Hypothèses conclusives
L'idée selon laquelle le cycle du don/contre-don engage un endettement mutuel explique bien mieux la coopération que la contrainte ou le contrat. De même, l'inscription de la violence et du pouvoir dans le registre du don explique la coexistence de ces deux formes de relation à l'intérieur de l'espace social ici décrit.
L'analyse sociologique du monde du travail n'échappe donc pas aux vertus heuristiques de la théorie du don. Pour une raison finalement assez simple : les entreprises sont un lieu de socialisation, et la socialisation ne peut sérieusement se comprendre sans mobiliser la question de l'échange social. Du même coup, ce texte amène à revenir sur un certain nombre de questions ou de thèmes traités par la Revue du MAUSS.

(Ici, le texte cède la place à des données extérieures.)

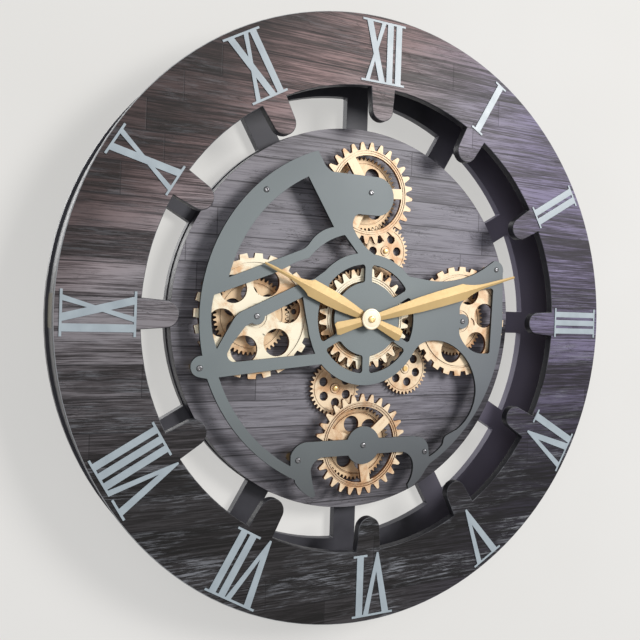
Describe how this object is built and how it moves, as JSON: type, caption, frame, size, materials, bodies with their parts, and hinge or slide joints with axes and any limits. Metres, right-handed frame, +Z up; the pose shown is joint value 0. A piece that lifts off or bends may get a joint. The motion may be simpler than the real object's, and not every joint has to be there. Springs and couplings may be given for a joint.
{
  "type": "wooden gear wall clock",
  "caption": "Round wall clock with a printed wooden ring, raised Roman numerals, open rear frame and a skeleton plate over turning rose-gold gears.",
  "frame": {"origin": "where the axis of the hands meets the plane of the wall behind the clock", "axes": "+X to the right seen from the front, -Y out of the face, +Z up"},
  "size_m": [0.6, 0.0638, 0.5999],
  "materials": {
    "printed_board": "matt plank print",
    "numeral_board": "satin pale lacquer",
    "black_rim": "satin black",
    "raw_board": "raw fibre board",
    "black_board": "matt black",
    "dial_board": "matt black",
    "plate_board": "slate metallic lacquer",
    "gear_board": "rose-gold metallic lacquer",
    "gold_hand": "satin gold",
    "brass": "polished",
    "steel": "zinc plated",
    "black_plastic": "fine grain",
    "cell_wrap": "plain printed sleeve"
  },
  "bodies": {
    "clock_case": {"front_ring": "printed_board", "roman_numerals": "numeral_board", "upper_rim_band": "black_rim", "lower_rim_band": "black_rim", "left_joint_block": "raw_board", "right_joint_block": "raw_board", "rear_frame": "black_board", "hanger_plate": "steel", "hanger_screws": "steel", "dial_drum": "black_board", "frame_screws": "steel", "dial_disc": "dial_board", "gear_plate": "plate_board", "plate_posts": "brass", "gear_axles": "brass", "plate_screws": "steel", "small_gear_pins": "brass", "small_gear_washers": "brass", "movement_case": "black_plastic", "threaded_stem": "brass", "movement_nut": "brass", "movement_cell": "cell_wrap", "gear_motor": "black_plastic", "motor_screws": "steel", "battery_box": "black_plastic", "drive_cells": "cell_wrap", "switch_body": "black_plastic"},
    "centre_gears": {"centre_fine_gear": "gear_board", "centre_show_gear": "gear_board", "centre_gear_bush": "gear_board"},
    "top_gears": {"top_fine_gear": "gear_board", "top_show_gear": "gear_board", "top_gear_bush": "gear_board"},
    "bottom_gears": {"bottom_fine_gear": "gear_board", "bottom_show_gear": "gear_board", "bottom_gear_bush": "gear_board"},
    "left_gears": {"left_fine_gear": "gear_board", "left_show_gear": "gear_board", "left_gear_bush": "gear_board"},
    "right_gears": {"right_fine_gear": "gear_board", "right_show_gear": "gear_board", "right_gear_bush": "gear_board"},
    "upper_idler": {"upper_small_gear": "gear_board"},
    "lower_idler": {"lower_small_gear": "gear_board"},
    "left_idler": {"left_pinion": "gear_board"},
    "right_idler": {"right_pinion": "gear_board"},
    "drive_wheel": {"drive_gear": "gear_board", "motor_shaft": "brass"},
    "hour_wheel": {"hour_pipe": "black_plastic", "hour_hand": "gold_hand"},
    "minute_wheel": {"minute_arbor": "brass", "minute_hand": "gold_hand", "hand_cap": "gold_hand", "cap_nut": "brass"},
    "time_knob": {"setting_knob": "black_plastic"},
    "battery_lid": {"battery_cover": "black_plastic"},
    "gear_switch": {"switch_lever": "black_plastic"}
  },
  "joints": [
    {"name": "centre_gears_turn", "type": "hinge", "parent": "clock_case", "child": "centre_gears", "pos_m": [0, -0.03, 0], "axis": [0, 1, 0], "continuous": true},
    {"name": "top_gears_turn", "type": "hinge", "parent": "clock_case", "child": "top_gears", "pos_m": [0, -0.03, 0.12812], "axis": [0, 1, 0], "continuous": true},
    {"name": "bottom_gears_turn", "type": "hinge", "parent": "clock_case", "child": "bottom_gears", "pos_m": [0, -0.03, -0.12812], "axis": [0, 1, 0], "continuous": true},
    {"name": "left_gears_turn", "type": "hinge", "parent": "clock_case", "child": "left_gears", "pos_m": [-0.1185, -0.03, 0], "axis": [0, 1, 0], "continuous": true},
    {"name": "right_gears_turn", "type": "hinge", "parent": "clock_case", "child": "right_gears", "pos_m": [0.1185, -0.03, 0], "axis": [0, 1, 0], "continuous": true},
    {"name": "upper_idler_turn", "type": "hinge", "parent": "clock_case", "child": "upper_idler", "pos_m": [0.02679, -0.03, 0.0712], "axis": [0, 1, 0], "continuous": true},
    {"name": "lower_idler_turn", "type": "hinge", "parent": "clock_case", "child": "lower_idler", "pos_m": [-0.02679, -0.03, -0.0712], "axis": [0, 1, 0], "continuous": true},
    {"name": "left_idler_turn", "type": "hinge", "parent": "clock_case", "child": "left_idler", "pos_m": [-0.06584, -0.03, 0], "axis": [0, 1, 0], "continuous": true},
    {"name": "right_idler_turn", "type": "hinge", "parent": "clock_case", "child": "right_idler", "pos_m": [0.06584, -0.03, 0], "axis": [0, 1, 0], "continuous": true},
    {"name": "drive_wheel_turn", "type": "hinge", "parent": "clock_case", "child": "drive_wheel", "pos_m": [0.05564, -0.03, -0.05188], "axis": [0, 1, 0], "continuous": true},
    {"name": "minute_hand_turn", "type": "hinge", "parent": "clock_case", "child": "minute_wheel", "pos_m": [0, -0.05, 0], "axis": [0, 1, 0], "continuous": true},
    {"name": "hour_hand_turn", "type": "hinge", "parent": "clock_case", "child": "hour_wheel", "pos_m": [0, -0.05, 0], "axis": [0, 1, 0], "continuous": true},
    {"name": "setting_knob_turn", "type": "hinge", "parent": "clock_case", "child": "time_knob", "pos_m": [0, -0.004, 0.014], "axis": [0, 1, 0], "continuous": true},
    {"name": "battery_cover_lift", "type": "slide", "parent": "clock_case", "child": "battery_lid", "axis": [0, 1, 0], "range_m": [0, 0.02]},
    {"name": "gear_switch_slide", "type": "slide", "parent": "clock_case", "child": "gear_switch", "axis": [1, 0, 0], "range_m": [0, 0.004]}
  ],
  "couplings": [
    {"joint": "upper_idler_turn", "follows": "centre_gears_turn", "ratio": -1.8889},
    {"joint": "lower_idler_turn", "follows": "centre_gears_turn", "ratio": -1.8889},
    {"joint": "drive_wheel_turn", "follows": "centre_gears_turn", "ratio": -1.8889},
    {"joint": "left_idler_turn", "follows": "centre_gears_turn", "ratio": -3.0909},
    {"joint": "right_idler_turn", "follows": "centre_gears_turn", "ratio": -3.0909},
    {"joint": "top_gears_turn", "follows": "centre_gears_turn", "ratio": 1.36},
    {"joint": "bottom_gears_turn", "follows": "centre_gears_turn", "ratio": 1.36},
    {"joint": "left_gears_turn", "follows": "centre_gears_turn", "ratio": 1.36},
    {"joint": "right_gears_turn", "follows": "centre_gears_turn", "ratio": 1.36},
    {"joint": "hour_hand_turn", "follows": "minute_hand_turn", "ratio": 0.083333},
    {"joint": "setting_knob_turn", "follows": "minute_hand_turn", "ratio": -3}
  ]
}
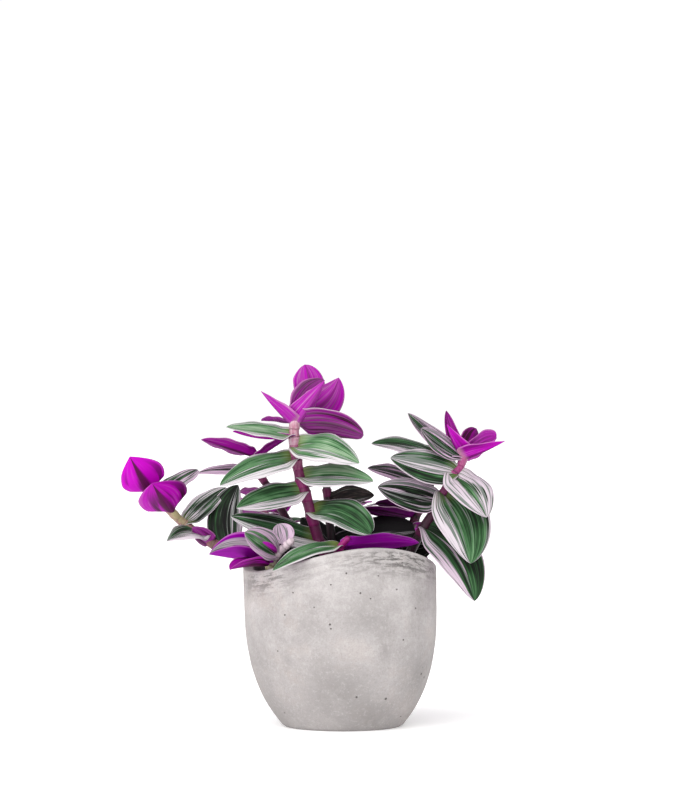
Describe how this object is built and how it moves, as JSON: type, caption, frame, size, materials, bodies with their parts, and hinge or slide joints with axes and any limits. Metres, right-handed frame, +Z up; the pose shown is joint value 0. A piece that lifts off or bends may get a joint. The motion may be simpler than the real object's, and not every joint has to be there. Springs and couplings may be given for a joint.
{
  "type": "potted tradescantia",
  "caption": "Trailing tradescantia with striped green leaves and magenta young crowns, in soil in a round cast-concrete pot with a wavy rim.",
  "frame": {"origin": "middle of the flat underside of the pot, on the surface it stands on", "axes": "+Z up, the pictured front faces -Y, +X to the right in the picture"},
  "size_m": [0.2757, 0.2106, 0.2633],
  "materials": {
    "concrete": "matte cast concrete, light warm grey with soft clouds and small pits",
    "soil": "crumbly dark potting mix",
    "foliage": "satin leaves striped green, white and pink, purple beneath",
    "young_foliage": "satin magenta young leaves with darker midribs"
  },
  "bodies": {
    "root": {"pot": "concrete", "soil": "soil", "stem_a": "foliage", "crown_a": "young_foliage", "stem_b": "foliage", "stem_c": "foliage", "stem_d": "foliage", "crown_d": "young_foliage", "stem_e": "foliage", "crown_e": "young_foliage", "stem_f": "foliage", "stem_g": "foliage", "crown_g": "young_foliage", "stem_h": "foliage", "stem_j": "foliage", "crown_j": "young_foliage", "stem_k": "foliage", "crown_k": "young_foliage", "stem_l": "foliage", "crown_l": "young_foliage"}
  },
  "joints": []
}
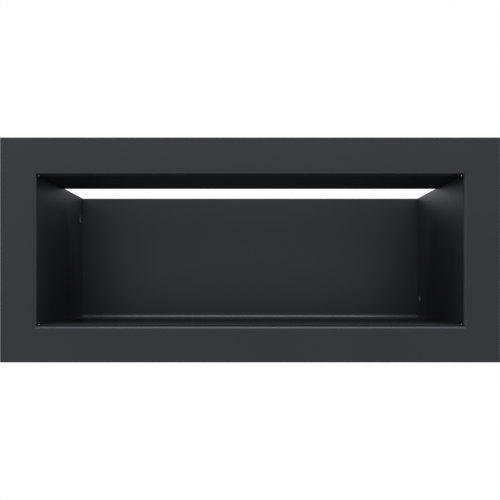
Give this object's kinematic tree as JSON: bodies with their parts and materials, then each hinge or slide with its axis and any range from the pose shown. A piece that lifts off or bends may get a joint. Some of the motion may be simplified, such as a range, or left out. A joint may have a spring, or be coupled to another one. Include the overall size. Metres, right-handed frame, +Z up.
{
  "type": "recessed fireplace air outlet",
  "caption": "Recessed fireplace air outlet: wide flat graphite frame round an open-front folded-steel box with an air slot in its roof, held in a wall sleeve by spring clips.",
  "frame": {"origin": "middle of the opening on the wall's surface, which is the centre of the four wall screw holes", "axes": "+X to the right along the long side, +Y into the wall, +Z up"},
  "size_m": [0.5818, 0.1586, 0.2616],
  "materials": {
    "graphite_coat": "satin graphite powder coat with a very fine texture",
    "galvanised_sheet": "dull galvanised sheet with a faint spangle",
    "spring_steel": "rolled spring steel, dark and lightly oiled",
    "zinc_fasteners": "bright zinc plate",
    "rivet_aluminium": "plain aluminium"
  },
  "bodies": {
    "sleeve": {"sleeve_top": "galvanised_sheet", "sleeve_bottom": "galvanised_sheet", "sleeve_left": "galvanised_sheet", "sleeve_right": "galvanised_sheet", "sleeve_plate_top_left": "galvanised_sheet", "sleeve_plate_top_right": "galvanised_sheet", "sleeve_plate_bottom_left": "galvanised_sheet", "sleeve_plate_bottom_right": "galvanised_sheet", "sleeve_rivets": "rivet_aluminium"},
    "vent": {"front_frame": "graphite_coat", "roof_lip": "graphite_coat", "floor_and_back": "graphite_coat", "floor_rail": "graphite_coat", "left_cheek": "graphite_coat", "right_cheek": "graphite_coat", "frame_studs": "zinc_fasteners", "stud_washers": "zinc_fasteners", "stud_nuts": "zinc_fasteners"},
    "left_spring": {"left_clip": "spring_steel"},
    "right_spring": {"right_clip": "spring_steel"}
  },
  "joints": [
    {"name": "vent_slide", "type": "slide", "parent": "sleeve", "child": "vent", "axis": [0, -1, 0], "range_m": [0, 0.16]},
    {"name": "left_spring_flex", "type": "hinge", "parent": "vent", "child": "left_spring", "pos_m": [-0.2515, 0.1285, 0.0586], "axis": [0, 0, 1], "range_deg": [0, 0.9], "stiffness_Nm_per_rad": 38},
    {"name": "right_spring_flex", "type": "hinge", "parent": "vent", "child": "right_spring", "pos_m": [0.2515, 0.1285, -0.0586], "axis": [0, 0, -1], "range_deg": [0, 0.9], "stiffness_Nm_per_rad": 38}
  ]
}
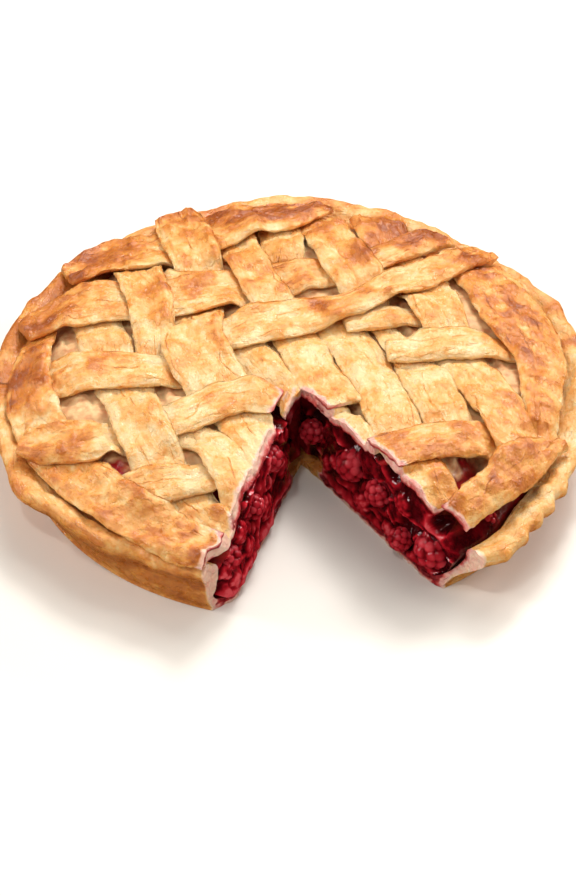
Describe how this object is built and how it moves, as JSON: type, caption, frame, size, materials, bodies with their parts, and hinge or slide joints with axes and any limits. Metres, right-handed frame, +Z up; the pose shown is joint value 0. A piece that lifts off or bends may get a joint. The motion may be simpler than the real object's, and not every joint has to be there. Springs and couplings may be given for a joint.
{
  "type": "raspberry lattice pie",
  "caption": "Round fruit pie with a woven pastry lattice over raspberry filling, a flared crust and one slice missing.",
  "frame": {"origin": "centre of the pie's round, flat underside, at the height of the surface it stands on", "axes": "+Z up through the lattice; the missing slice opens towards -Y; +X to the right with the slice in front"},
  "size_m": [0.2197, 0.2167, 0.0445],
  "materials": {
    "base_crust": "baked shortcrust pastry, satin to matte, browned along the rim",
    "lattice": "egg-washed baked pastry, soft sheen, pale gold with browned patches",
    "filling": "wet glossy dark crimson fruit and juice",
    "berry": "wet glossy raspberry red"
  },
  "bodies": {
    "root": {"base_crust": "base_crust", "filling": "filling", "berry_1": "berry", "berry_2": "berry", "berry_3": "berry", "berry_4": "berry", "berry_5": "berry", "berry_6": "berry", "berry_7": "berry", "berry_8": "berry", "berry_9": "berry", "strip_down_1": "lattice", "strip_down_2": "lattice", "strip_down_3": "lattice", "strip_down_4": "lattice", "strip_down_5": "lattice", "strip_down_6": "lattice", "strip_down_6_tip": "lattice", "strip_down_7": "lattice", "strip_down_8": "lattice", "strip_down_9": "lattice", "strip_down_10": "lattice", "strip_down_top": "lattice", "strip_across_a": "lattice", "strip_across_b": "lattice", "strip_across_c": "lattice", "strip_across_d": "lattice", "strip_across_d_mid": "lattice", "strip_across_d_right": "lattice", "strip_across_e": "lattice", "strip_across_e_right": "lattice", "strip_across_f": "lattice", "strip_across_f_right": "lattice"}
  },
  "joints": []
}
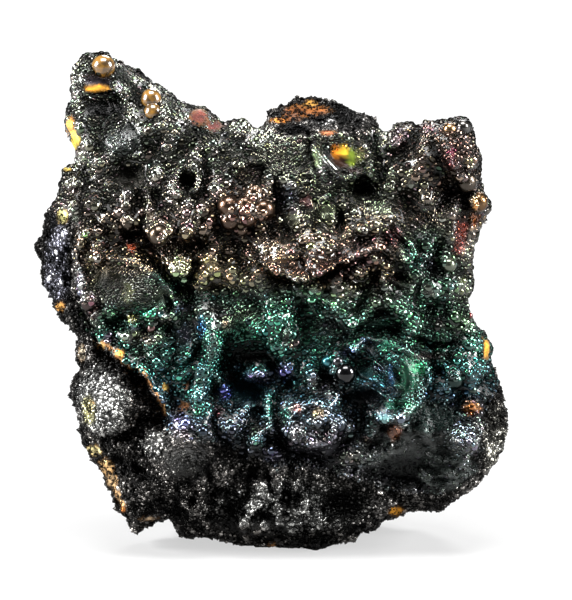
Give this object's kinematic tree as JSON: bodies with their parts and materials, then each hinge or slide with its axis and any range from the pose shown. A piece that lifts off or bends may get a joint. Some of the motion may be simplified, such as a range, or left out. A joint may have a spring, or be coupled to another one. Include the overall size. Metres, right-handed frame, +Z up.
{
  "type": "limonite specimen",
  "caption": "Hand-sized mineral specimen of botryoidal limonite with an iridescent beaded face and a broken rough back, which stands upright on a flat foot.",
  "frame": {"origin": "middle of the specimen's box, on the flat foot", "axes": "+Z up, +X to the right as seen from the iridescent face, which looks along -Y and leans back 10 degrees"},
  "size_m": [0.0752, 0.0476, 0.0786],
  "materials": {
    "botryoidal_limonite": "near-black iron oxide, beaded and glossy on its iridescent face, dull and rough behind"
  },
  "bodies": {
    "root": {"limonite_specimen": "botryoidal_limonite"}
  },
  "joints": []
}
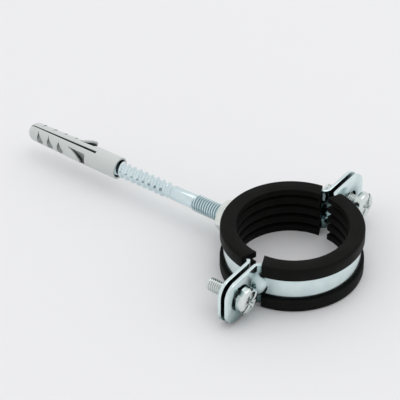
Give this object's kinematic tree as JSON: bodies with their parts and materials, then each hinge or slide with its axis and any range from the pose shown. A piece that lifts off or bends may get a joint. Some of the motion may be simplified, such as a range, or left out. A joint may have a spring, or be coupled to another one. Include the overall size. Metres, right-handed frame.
{
  "type": "rubber lined pipe clamp",
  "caption": "Split steel pipe ring with ribbed rubber lining, ear screws, and a hanger bolt ending in a nylon wall plug.",
  "frame": {"origin": "centre of the pipe bore, half way along it", "axes": "+Z along the pipe, +Y towards the right-hand ears, hanger bolt and wall plug along -X"},
  "size_m": [0.1796, 0.106, 0.0234],
  "materials": {
    "zinc_steel": "satin zinc plate",
    "black_rubber": "matt extruded rubber",
    "zinc_nut": "satin zinc plate",
    "zinc_bolt": "rolled thread, zinc plate",
    "grey_nylon": "moulded nylon",
    "bright_screw": "bright zinc plate"
  },
  "bodies": {
    "rear_half": {"rear_band": "zinc_steel", "rear_liner": "black_rubber", "weld_nut": "zinc_nut"},
    "front_half": {"front_band": "zinc_steel", "front_liner": "black_rubber"},
    "left_screw": {"left_closing_screw": "bright_screw"},
    "right_screw": {"right_closing_screw": "bright_screw"},
    "hanger": {"hanger_bolt": "zinc_bolt"},
    "plug": {"wall_plug": "grey_nylon"}
  },
  "joints": [
    {"name": "front_half_slide", "type": "slide", "parent": "rear_half", "child": "front_half", "axis": [1, 0, 0], "range_m": [-0.0017, 0.008]},
    {"name": "left_screw_turn", "type": "hinge", "parent": "front_half", "child": "left_screw", "pos_m": [0, -0.0425, 0], "axis": [1, 0, 0], "range_deg": [-620, 2890]},
    {"name": "right_screw_turn", "type": "hinge", "parent": "front_half", "child": "right_screw", "pos_m": [0, 0.0425, 0], "axis": [1, 0, 0], "range_deg": [-620, 2890]},
    {"name": "hanger_bolt_turn", "type": "hinge", "parent": "rear_half", "child": "hanger", "pos_m": [-0.05, 0, 0], "axis": [1, 0, 0], "continuous": true},
    {"name": "wall_plug_slide", "type": "slide", "parent": "hanger", "child": "plug", "axis": [-1, 0, 0], "range_m": [0, 0.015]}
  ],
  "couplings": [
    {"joint": "left_screw_turn", "follows": "front_half_slide", "rad_per_m": 6283.2},
    {"joint": "right_screw_turn", "follows": "front_half_slide", "rad_per_m": 6283.2}
  ]
}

La théorie du don éclaire ainsi la sociologie et l'économie des organisations sur trois plans. Elle permet de comprendre qu'il n'existe pas de coopération sans capacité à donner, mais que cette capacité est une liberté que les acteurs interprètent différemment et choisissent parfois de laisser de côté. Elle met également en évidence qu'à l'intérieur même de la coopération, se nichent des comportements égoïstes, favorisant la concurrence entre collègues, strates et secteurs d'une même entreprise. La pérennité du don et de la coopération ne peut donc se comprendre selon une quelconque théorie de l'équilibre, du calcul ou de la confiance. Si les uns et autres acceptent de continuer à coopérer « malgré tout », c'est parce qu'ils participent à une œuvre commune et souhaitent y contribuer activement. Ils donnent finalement plus à la cause qu'à l'autre, parce que « la gratitude permet l'investissement de la personnalité tout entière, la continuité de la vie comme échange et réciprocité » [Simmel, 1998, p. 55].